The second portion of the video features more hopeful images. The voice-overs declare that through love for their children, parents and others will work tirelessly to overcome the challenges autism presents.
In response, disability advocates are now coming together to condemn the video, which they say is part of a pattern of behavior by the nation’s largest autism advocacy organization.
In a letter being prepared for open circulation next week, the group of advocates say the video is a “fund-raising tool” that relies on “fear, stigma, misinformation and prejudice against autistic people.” The letter will be sent to Autism Speaks donors, sponsors and supporters and it will be posted publicly, organizers say.
Already the American Association of People with Disabilities, ADAPT and TASH are among the organizations that have signed on to the letter organized by the Autistic Self-Advocacy Network. Other organizations are now reviewing the document.
The letter cites a public service announcement and another film from 2005 called “Autism Everyday” as other examples of fear-based tactics used by Autism Speaks.
The group of advocates go on to ask the public to no longer support Autism Speaks and instead find new ways to support people with autism and other disabilities.
“Autism Speaks believes that its bottom line will be helped by portraying autistic people as less than human,” says Ari Ne’eman, president of the Autistic Self-Advocacy Network. “This is really damaging if you’re trying to get your child included in school or if you’re an autistic person trying to find a job or get included in society more broadly.”
When asked about the video, Autism Speaks representatives tried to distance the organization from the short film, which appears on the group’s Web site and includes home videos solicited through the organization.
Representatives said the film was created by Academy Award-nominated director Alfonso Cuarón and Grammy-nominated songwriter and producer Billy Mann, both of whom have children with autism.
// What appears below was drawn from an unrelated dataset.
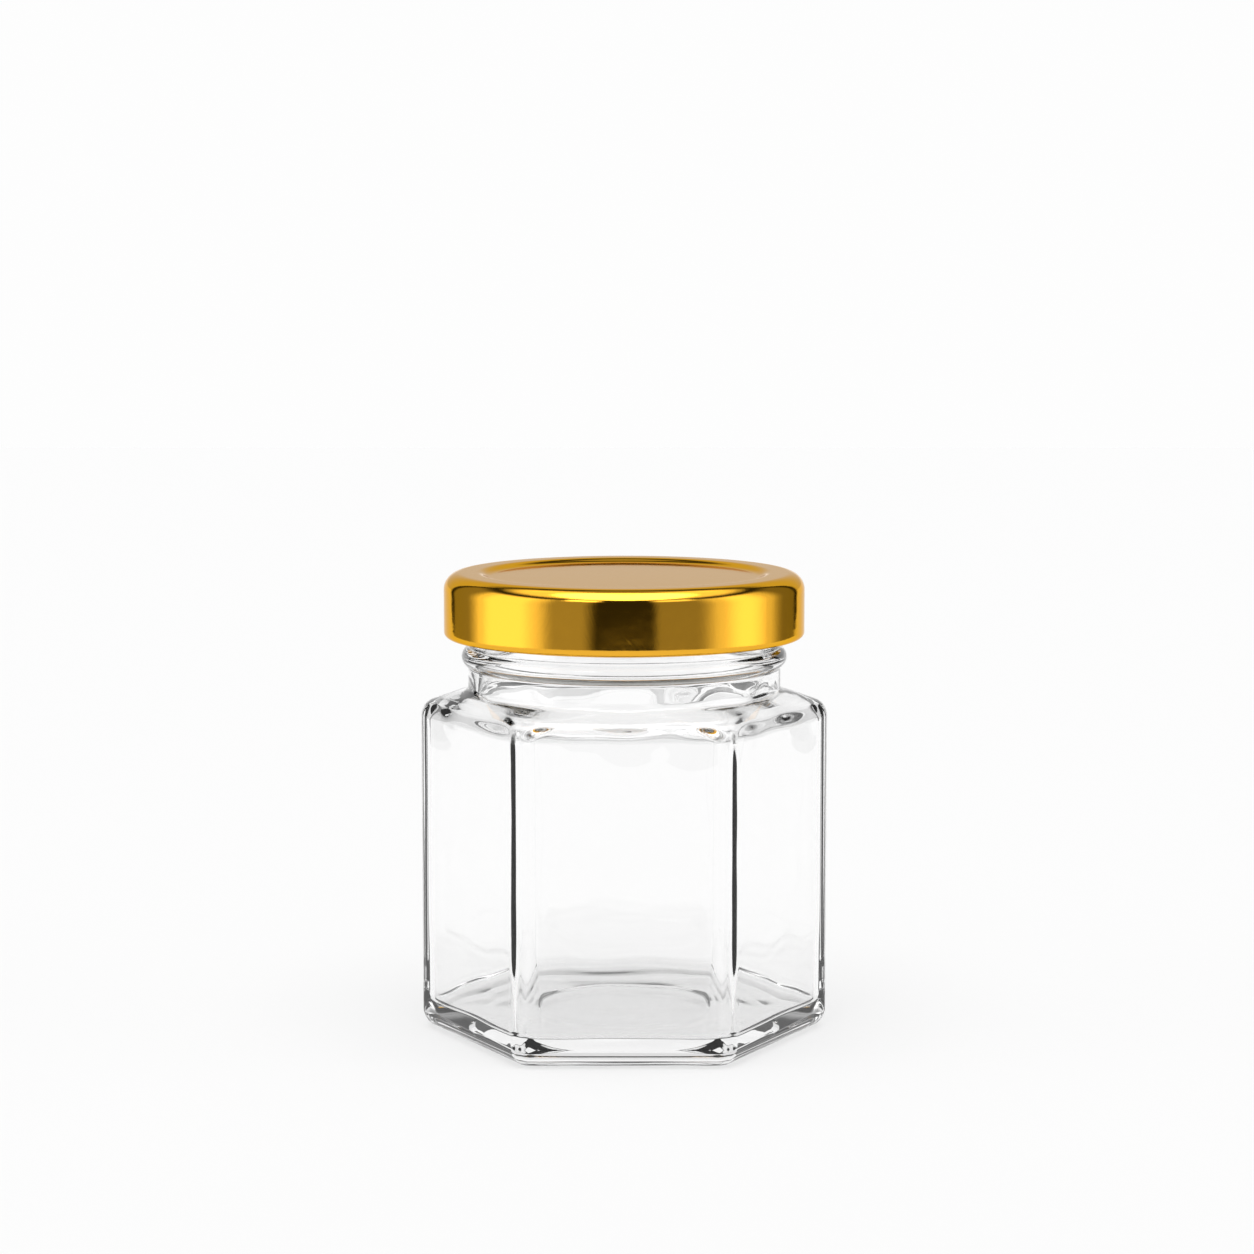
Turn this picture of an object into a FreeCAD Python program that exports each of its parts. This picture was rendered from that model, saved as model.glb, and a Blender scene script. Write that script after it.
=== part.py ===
import FreeCAD, Part
import os
import re
import Sketcher

# A small hexagonal jar of clear glass with a twist-off lid of gold tinplate, in millimetres.
# +Z is up and the origin is at the centre of the surface that the jar stands on. One of the six
# faces looks along -Y, so two of the six upright corners lie on the X axis.

doc = FreeCAD.newDocument("HexJar")

# Driving sizes: alias, value, meaning. Angles are in degrees.
sizes = doc.addObject("Spreadsheet::Sheet", "Sizes")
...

The film is set to a poem written by Mann.
“It is an intensely personal expression by these two fathers and their hope is that the piece inspires other voices and artists in the autism community,” according to a statement from Autism Speaks. “No one perspective can ever be the definitive voice of autism. We encourage everyone in the autism community to acknowledge the myriad voices and have tolerance for the spectrum of opinions.”